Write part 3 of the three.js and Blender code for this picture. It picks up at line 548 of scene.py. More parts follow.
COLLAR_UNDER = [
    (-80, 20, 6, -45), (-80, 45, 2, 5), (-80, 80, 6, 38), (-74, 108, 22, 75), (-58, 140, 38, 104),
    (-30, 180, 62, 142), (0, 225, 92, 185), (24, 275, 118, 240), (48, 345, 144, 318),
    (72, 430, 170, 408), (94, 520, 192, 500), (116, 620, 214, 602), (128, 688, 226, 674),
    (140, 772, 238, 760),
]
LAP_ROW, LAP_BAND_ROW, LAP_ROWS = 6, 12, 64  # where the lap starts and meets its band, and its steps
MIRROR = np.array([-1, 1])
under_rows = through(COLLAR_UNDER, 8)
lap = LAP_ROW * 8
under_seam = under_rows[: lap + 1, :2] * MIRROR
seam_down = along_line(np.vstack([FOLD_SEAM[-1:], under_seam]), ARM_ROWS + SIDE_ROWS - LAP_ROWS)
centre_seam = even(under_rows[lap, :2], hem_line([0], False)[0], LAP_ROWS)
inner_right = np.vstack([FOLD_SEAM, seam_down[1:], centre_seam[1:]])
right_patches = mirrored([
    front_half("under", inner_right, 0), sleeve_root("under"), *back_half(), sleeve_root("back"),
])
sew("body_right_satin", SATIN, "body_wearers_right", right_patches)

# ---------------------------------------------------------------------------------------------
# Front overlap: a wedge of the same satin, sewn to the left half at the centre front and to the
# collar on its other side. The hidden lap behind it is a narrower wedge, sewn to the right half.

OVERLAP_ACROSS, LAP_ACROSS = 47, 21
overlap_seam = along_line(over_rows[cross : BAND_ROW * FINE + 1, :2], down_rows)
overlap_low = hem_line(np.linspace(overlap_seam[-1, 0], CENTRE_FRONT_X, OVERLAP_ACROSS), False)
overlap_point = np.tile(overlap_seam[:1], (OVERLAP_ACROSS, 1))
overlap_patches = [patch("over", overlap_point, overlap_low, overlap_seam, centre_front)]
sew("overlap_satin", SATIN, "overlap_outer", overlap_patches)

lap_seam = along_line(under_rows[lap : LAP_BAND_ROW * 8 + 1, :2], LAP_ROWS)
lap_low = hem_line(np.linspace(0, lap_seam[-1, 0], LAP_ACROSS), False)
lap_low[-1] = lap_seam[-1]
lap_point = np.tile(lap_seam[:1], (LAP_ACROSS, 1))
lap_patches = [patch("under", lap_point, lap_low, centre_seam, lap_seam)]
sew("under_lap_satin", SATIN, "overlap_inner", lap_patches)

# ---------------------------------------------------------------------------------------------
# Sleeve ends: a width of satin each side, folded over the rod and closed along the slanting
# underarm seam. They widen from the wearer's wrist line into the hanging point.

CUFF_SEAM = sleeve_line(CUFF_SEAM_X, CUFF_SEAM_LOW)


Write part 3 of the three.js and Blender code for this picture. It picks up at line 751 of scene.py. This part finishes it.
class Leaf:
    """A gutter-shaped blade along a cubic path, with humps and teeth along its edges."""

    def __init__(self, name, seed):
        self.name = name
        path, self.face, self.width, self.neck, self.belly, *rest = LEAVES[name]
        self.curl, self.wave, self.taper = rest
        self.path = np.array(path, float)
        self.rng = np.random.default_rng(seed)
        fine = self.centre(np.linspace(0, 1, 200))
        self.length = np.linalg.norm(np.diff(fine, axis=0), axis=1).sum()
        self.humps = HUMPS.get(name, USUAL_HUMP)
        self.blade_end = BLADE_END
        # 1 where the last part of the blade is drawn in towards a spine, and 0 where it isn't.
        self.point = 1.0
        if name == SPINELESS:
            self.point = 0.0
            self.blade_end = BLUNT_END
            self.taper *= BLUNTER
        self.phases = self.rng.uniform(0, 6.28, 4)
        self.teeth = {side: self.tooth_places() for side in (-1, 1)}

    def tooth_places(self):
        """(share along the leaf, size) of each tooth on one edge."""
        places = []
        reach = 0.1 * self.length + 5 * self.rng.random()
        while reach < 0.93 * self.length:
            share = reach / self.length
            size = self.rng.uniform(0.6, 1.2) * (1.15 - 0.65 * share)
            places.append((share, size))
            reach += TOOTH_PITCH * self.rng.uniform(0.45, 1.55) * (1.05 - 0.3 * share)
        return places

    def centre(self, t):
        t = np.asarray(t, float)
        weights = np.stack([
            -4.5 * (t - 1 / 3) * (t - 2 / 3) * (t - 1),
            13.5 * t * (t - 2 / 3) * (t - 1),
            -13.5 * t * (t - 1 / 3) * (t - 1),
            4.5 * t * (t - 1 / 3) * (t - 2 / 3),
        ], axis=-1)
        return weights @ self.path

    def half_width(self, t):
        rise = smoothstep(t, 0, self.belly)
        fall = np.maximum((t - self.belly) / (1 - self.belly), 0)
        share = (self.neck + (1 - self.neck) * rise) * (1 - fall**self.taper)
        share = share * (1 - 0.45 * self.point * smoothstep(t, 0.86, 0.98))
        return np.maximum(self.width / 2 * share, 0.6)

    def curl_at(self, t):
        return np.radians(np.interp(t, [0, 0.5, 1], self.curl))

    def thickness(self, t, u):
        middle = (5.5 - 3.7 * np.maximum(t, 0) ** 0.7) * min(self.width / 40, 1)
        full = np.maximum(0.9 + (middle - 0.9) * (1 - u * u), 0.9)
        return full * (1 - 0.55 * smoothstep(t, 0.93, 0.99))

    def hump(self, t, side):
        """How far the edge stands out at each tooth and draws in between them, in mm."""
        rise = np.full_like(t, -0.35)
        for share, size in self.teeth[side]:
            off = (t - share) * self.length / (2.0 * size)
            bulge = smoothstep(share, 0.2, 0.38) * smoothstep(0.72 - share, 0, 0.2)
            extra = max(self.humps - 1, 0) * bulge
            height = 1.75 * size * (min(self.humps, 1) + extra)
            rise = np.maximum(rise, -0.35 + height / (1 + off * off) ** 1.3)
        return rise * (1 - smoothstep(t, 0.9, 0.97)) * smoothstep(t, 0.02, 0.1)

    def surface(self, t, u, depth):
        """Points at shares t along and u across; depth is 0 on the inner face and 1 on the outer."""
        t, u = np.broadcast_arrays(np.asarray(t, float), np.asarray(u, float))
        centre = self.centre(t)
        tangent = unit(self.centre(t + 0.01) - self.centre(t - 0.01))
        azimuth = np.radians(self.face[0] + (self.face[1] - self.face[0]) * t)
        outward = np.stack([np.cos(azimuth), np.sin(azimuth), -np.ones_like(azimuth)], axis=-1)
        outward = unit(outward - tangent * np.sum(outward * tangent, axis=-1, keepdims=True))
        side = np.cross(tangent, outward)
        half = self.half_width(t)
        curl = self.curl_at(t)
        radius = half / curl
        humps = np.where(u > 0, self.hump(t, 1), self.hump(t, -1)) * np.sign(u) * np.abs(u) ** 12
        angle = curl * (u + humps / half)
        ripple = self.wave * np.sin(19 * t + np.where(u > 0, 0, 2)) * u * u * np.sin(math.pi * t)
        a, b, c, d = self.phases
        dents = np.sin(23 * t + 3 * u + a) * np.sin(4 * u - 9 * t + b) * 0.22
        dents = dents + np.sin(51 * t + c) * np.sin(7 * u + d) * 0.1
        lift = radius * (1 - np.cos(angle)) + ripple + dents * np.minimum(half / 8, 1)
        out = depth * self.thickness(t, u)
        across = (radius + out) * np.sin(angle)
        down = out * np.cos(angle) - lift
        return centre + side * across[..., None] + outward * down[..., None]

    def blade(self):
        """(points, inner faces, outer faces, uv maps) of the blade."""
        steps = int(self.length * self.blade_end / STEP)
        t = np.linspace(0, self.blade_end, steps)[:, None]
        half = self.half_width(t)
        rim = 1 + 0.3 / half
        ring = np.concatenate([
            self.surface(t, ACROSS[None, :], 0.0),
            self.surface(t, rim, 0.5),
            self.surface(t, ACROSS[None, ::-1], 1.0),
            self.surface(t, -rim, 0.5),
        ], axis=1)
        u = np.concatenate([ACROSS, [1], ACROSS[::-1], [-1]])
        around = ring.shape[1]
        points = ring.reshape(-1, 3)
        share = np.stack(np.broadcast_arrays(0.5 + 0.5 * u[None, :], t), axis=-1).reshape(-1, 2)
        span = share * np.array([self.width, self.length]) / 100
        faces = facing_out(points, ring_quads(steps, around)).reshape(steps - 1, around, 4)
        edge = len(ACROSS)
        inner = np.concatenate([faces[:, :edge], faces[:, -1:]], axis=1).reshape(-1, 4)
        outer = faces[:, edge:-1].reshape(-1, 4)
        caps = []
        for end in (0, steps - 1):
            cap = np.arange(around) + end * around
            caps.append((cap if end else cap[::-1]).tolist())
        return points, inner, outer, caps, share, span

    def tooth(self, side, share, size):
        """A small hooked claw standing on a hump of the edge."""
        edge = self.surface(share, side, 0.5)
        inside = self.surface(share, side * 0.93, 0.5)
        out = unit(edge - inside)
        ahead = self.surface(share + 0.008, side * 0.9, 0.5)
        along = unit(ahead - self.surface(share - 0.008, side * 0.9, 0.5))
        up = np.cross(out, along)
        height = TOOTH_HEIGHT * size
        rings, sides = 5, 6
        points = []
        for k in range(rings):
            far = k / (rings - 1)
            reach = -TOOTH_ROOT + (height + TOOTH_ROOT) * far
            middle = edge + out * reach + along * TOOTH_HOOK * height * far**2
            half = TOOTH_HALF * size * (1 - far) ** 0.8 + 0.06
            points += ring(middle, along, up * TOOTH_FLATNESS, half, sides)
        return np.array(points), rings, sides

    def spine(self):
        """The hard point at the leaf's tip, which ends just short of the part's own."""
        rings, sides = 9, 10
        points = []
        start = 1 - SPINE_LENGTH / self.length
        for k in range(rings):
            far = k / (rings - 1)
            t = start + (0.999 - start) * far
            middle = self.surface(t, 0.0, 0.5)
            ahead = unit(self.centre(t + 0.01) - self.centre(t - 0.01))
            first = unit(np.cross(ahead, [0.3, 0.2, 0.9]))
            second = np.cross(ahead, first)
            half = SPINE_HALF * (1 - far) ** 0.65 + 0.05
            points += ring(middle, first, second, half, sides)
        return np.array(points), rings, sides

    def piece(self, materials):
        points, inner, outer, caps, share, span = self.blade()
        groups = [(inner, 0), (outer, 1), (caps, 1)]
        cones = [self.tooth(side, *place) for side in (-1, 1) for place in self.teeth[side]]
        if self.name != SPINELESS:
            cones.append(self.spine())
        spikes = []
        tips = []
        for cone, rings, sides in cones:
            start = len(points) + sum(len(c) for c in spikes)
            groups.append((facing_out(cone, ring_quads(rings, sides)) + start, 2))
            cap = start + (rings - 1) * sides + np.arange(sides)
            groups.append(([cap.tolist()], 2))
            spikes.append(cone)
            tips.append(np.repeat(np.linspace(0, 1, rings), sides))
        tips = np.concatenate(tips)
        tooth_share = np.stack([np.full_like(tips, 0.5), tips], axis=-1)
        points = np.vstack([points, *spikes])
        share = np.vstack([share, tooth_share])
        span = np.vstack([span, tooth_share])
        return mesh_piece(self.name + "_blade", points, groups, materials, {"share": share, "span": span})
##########
Stated goal: Reproduce exactly the lines from the line with "part finishes it." through the line with "gutter-shaped blade along", both end lines included, and only those lines.

Output of the exercise:
Write part 3 of the three.js and Blender code for this picture. It picks up at line 751 of scene.py. This part finishes it.
class Leaf:
    """A gutter-shaped blade along a cubic path, with humps and teeth along its edges."""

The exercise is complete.